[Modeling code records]
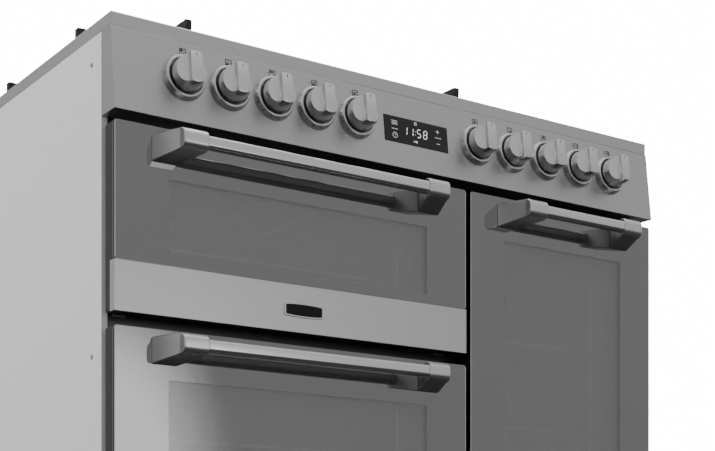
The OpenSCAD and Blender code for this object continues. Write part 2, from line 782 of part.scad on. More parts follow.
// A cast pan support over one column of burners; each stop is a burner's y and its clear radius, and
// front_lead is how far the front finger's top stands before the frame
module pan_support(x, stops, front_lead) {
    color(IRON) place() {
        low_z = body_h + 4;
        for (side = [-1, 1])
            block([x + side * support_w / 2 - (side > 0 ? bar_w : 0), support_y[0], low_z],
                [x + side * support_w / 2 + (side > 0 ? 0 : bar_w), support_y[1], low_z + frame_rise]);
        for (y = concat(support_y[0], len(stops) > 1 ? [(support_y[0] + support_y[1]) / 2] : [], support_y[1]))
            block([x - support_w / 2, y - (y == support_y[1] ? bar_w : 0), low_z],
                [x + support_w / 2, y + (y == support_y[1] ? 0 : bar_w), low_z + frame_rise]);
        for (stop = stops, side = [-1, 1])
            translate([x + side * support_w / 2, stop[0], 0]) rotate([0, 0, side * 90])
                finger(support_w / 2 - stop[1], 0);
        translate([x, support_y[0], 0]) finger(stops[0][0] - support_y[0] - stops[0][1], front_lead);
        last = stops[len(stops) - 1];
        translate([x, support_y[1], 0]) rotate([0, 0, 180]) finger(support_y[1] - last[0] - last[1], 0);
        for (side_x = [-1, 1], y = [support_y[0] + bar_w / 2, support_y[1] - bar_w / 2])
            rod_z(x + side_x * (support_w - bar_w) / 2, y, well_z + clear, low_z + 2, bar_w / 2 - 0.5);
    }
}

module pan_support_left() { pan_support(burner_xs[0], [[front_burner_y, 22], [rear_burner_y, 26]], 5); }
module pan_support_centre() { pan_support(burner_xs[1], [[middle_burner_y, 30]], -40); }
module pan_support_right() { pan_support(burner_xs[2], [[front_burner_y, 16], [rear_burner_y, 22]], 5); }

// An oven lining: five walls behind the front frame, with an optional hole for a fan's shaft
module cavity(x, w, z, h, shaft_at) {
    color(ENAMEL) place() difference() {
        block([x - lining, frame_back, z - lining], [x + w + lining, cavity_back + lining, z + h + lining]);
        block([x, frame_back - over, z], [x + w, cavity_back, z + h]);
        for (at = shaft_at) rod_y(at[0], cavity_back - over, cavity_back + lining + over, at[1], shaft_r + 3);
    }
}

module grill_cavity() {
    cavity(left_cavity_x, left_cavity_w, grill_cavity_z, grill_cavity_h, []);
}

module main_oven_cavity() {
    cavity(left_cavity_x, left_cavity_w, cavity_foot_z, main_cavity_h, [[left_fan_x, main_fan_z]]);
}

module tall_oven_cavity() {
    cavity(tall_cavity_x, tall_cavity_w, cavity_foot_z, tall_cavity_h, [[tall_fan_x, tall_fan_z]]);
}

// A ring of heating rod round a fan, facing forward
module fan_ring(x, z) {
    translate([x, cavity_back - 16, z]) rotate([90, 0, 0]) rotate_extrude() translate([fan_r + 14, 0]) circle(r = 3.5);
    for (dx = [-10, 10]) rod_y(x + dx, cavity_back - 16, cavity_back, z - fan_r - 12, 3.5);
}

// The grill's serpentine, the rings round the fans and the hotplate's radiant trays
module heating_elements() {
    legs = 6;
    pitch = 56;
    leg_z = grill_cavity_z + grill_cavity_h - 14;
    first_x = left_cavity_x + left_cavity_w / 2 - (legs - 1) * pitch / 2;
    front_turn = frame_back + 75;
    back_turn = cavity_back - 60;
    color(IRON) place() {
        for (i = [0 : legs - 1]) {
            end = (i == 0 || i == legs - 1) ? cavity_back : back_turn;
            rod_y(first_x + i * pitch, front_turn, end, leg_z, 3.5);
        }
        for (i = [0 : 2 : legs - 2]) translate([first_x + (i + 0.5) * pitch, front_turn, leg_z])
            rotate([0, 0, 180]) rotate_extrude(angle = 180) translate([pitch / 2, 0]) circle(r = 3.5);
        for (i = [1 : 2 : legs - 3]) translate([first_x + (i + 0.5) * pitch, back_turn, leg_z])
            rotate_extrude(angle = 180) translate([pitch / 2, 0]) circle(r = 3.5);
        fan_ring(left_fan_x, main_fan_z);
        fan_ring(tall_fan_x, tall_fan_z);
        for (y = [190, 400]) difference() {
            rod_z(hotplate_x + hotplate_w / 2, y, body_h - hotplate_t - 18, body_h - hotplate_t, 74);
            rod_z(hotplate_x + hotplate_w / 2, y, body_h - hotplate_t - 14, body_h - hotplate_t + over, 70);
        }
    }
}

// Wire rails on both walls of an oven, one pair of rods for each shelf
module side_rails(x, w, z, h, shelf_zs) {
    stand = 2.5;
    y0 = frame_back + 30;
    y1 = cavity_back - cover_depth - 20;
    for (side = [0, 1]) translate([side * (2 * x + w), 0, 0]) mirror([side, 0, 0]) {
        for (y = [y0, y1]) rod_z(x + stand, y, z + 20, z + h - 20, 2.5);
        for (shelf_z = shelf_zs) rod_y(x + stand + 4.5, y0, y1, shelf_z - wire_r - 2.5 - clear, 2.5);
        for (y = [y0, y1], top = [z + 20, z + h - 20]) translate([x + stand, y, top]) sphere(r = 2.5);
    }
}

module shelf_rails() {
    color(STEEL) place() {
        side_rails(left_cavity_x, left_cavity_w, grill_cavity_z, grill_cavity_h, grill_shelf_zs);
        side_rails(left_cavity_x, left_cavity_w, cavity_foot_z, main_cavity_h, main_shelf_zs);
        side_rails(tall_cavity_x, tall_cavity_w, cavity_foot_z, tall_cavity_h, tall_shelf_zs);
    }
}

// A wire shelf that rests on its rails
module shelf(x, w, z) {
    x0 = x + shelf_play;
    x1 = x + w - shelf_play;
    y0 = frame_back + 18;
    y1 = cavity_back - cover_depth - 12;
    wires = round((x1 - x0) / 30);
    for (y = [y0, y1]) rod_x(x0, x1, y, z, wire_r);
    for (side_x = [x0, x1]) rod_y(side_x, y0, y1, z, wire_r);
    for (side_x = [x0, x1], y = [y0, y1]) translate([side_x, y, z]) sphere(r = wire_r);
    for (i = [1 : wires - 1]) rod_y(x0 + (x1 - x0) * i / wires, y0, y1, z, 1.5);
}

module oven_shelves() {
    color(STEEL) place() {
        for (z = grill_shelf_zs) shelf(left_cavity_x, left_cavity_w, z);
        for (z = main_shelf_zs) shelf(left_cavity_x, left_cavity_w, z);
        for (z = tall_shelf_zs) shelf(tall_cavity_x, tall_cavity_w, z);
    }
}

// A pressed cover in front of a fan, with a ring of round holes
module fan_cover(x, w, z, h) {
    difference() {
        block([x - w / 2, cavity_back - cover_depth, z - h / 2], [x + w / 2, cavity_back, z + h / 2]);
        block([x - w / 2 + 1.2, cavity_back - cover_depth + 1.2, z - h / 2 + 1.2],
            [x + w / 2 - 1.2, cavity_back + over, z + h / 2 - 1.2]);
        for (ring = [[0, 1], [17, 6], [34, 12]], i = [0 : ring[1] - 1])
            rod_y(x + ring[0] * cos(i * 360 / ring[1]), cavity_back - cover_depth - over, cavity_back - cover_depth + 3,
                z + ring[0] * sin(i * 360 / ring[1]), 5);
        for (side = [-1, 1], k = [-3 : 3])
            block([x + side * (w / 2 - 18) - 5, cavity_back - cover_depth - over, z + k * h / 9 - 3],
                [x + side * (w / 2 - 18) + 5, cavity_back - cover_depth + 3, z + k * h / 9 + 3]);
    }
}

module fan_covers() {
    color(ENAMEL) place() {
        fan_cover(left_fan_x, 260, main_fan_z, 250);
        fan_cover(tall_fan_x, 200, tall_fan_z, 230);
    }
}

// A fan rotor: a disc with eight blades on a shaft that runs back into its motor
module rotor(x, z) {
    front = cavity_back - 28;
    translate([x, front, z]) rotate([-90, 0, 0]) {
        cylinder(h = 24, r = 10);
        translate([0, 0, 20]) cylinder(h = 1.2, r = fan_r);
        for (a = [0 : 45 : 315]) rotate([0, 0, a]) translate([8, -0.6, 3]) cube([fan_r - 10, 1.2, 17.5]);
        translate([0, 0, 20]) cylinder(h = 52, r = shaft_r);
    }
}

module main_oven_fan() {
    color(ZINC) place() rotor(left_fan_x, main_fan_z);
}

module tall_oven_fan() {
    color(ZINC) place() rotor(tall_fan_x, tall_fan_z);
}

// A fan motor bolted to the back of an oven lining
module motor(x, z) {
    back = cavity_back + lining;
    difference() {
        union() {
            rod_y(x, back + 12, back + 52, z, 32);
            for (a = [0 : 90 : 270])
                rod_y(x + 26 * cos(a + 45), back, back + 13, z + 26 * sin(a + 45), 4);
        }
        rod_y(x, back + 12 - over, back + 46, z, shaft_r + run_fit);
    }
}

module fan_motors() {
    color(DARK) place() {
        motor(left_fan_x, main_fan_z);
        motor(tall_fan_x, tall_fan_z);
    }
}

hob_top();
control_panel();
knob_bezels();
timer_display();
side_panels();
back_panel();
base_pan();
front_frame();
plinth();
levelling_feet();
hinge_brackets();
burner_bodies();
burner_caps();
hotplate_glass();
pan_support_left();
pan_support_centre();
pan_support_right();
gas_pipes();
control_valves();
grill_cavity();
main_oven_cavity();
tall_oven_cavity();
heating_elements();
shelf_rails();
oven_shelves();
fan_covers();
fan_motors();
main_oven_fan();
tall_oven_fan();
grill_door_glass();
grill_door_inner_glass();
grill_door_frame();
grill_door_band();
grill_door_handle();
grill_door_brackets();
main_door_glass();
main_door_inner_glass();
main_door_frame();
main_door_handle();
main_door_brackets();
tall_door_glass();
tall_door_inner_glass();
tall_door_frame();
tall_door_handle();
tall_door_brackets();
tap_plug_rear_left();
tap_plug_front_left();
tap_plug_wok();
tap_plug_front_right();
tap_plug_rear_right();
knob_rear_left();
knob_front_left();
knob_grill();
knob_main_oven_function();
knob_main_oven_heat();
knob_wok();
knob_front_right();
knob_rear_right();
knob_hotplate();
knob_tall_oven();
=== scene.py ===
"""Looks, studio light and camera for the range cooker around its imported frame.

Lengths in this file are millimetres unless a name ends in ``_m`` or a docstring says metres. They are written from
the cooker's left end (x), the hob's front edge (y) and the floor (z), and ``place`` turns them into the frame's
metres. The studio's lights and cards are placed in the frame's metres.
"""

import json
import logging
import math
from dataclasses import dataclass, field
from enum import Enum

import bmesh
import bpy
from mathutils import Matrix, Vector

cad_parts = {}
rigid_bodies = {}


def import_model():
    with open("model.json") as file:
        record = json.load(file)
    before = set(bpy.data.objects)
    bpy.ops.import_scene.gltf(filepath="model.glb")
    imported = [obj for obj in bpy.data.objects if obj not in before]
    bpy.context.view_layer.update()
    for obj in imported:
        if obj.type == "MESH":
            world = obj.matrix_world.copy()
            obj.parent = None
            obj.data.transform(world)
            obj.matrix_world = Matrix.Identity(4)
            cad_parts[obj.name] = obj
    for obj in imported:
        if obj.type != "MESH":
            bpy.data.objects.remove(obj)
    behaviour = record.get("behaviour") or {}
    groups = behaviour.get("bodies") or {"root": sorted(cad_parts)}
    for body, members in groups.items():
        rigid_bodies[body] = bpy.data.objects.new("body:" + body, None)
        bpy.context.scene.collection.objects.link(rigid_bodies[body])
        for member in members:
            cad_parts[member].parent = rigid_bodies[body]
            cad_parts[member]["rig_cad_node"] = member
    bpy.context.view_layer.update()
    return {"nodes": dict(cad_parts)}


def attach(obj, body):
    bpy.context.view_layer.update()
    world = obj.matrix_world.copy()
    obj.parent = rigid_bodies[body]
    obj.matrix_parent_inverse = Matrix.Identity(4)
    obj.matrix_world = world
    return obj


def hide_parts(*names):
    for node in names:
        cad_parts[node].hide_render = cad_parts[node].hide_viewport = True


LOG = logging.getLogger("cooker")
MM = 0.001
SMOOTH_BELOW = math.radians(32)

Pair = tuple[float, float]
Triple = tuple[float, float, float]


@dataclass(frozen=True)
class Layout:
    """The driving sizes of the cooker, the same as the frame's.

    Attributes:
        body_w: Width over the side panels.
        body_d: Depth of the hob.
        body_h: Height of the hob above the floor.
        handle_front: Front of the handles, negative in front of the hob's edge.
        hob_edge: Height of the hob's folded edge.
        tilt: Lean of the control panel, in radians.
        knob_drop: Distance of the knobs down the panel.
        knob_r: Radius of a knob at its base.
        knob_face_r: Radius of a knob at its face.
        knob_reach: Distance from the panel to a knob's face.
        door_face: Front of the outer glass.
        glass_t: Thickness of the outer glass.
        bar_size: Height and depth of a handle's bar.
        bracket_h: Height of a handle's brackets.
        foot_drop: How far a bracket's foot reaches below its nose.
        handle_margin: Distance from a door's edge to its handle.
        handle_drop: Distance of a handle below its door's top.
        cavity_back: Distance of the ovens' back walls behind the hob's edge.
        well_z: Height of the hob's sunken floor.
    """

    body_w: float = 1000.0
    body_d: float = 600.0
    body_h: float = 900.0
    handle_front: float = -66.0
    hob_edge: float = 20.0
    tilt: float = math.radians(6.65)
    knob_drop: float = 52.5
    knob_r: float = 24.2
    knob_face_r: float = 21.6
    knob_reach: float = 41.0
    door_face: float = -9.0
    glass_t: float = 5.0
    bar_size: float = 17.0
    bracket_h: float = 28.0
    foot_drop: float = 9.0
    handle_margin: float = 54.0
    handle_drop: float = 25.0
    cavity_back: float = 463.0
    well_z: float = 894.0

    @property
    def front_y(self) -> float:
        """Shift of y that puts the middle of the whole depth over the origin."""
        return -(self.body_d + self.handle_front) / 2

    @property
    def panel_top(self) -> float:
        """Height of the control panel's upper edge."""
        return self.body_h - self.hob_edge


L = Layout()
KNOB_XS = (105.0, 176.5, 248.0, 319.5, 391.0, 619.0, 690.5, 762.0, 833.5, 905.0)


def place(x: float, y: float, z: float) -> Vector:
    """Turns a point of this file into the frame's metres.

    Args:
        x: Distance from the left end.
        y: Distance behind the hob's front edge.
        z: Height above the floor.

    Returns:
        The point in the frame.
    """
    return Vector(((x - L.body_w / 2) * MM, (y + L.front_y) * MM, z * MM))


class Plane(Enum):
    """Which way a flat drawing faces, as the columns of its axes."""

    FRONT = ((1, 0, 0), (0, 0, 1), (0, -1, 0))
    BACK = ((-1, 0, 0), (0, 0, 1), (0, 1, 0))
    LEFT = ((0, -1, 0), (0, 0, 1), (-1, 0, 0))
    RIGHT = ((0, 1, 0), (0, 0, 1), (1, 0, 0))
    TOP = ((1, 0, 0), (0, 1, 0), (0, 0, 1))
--
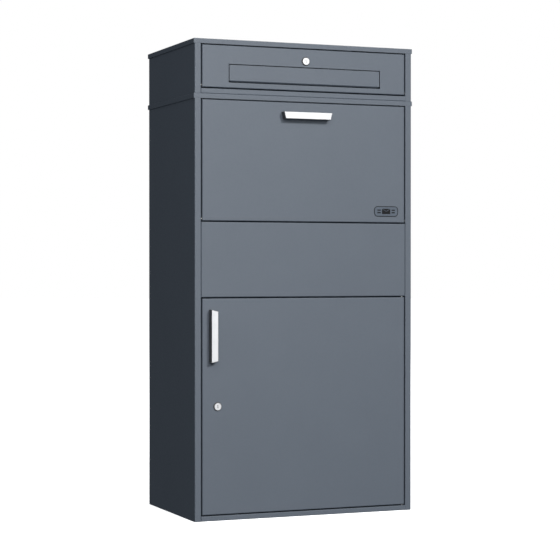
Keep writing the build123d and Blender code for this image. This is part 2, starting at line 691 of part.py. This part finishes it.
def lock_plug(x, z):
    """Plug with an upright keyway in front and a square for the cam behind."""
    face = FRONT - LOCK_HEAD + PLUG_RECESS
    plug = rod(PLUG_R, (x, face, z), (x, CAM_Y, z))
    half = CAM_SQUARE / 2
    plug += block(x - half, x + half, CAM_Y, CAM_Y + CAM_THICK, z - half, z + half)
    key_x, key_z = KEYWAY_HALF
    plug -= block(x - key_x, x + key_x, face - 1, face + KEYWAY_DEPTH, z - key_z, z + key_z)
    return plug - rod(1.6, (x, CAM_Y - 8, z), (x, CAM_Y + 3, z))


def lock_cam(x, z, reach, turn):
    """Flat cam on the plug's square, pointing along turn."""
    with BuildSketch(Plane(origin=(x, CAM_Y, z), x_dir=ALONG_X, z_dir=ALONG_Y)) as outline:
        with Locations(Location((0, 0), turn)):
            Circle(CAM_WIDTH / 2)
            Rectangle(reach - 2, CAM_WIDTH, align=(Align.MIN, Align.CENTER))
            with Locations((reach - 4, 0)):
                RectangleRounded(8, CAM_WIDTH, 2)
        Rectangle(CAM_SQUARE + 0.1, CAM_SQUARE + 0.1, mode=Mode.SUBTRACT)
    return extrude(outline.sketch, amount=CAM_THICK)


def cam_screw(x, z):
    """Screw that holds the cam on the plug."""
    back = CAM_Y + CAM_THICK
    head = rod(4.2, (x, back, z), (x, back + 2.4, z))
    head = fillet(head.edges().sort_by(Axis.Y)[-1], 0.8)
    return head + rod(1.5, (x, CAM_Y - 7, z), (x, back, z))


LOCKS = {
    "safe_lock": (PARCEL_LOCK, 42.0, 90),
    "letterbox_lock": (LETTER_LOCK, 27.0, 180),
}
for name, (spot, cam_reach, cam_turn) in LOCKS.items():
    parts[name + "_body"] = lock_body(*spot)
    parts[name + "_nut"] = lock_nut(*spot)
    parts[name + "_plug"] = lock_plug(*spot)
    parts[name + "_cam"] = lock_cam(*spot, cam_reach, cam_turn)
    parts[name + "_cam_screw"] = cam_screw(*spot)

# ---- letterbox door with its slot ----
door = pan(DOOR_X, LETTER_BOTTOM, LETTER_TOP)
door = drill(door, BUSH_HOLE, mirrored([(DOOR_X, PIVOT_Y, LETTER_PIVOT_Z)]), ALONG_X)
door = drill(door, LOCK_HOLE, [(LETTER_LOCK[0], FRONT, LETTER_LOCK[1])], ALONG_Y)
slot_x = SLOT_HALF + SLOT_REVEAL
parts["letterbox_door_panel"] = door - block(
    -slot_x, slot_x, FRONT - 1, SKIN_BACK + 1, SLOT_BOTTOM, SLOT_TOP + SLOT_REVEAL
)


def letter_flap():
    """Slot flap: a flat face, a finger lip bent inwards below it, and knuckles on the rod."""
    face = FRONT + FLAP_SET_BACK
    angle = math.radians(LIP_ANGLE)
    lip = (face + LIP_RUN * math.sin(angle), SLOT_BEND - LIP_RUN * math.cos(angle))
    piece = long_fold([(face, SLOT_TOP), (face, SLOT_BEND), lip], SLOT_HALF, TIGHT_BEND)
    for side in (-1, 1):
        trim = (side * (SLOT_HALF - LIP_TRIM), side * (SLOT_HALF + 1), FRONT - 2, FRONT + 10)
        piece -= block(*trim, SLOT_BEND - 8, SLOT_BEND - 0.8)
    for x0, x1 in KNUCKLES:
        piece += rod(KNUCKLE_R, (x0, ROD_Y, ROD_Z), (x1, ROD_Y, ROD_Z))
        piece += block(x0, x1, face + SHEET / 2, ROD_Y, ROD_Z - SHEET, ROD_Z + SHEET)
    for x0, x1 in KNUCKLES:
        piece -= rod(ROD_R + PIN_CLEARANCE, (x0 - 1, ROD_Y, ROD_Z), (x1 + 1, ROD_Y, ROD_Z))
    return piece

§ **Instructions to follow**
Each line containing the word "before" counts once; say how many such lines there are, giving only the number.

§ **Reply to the task**
3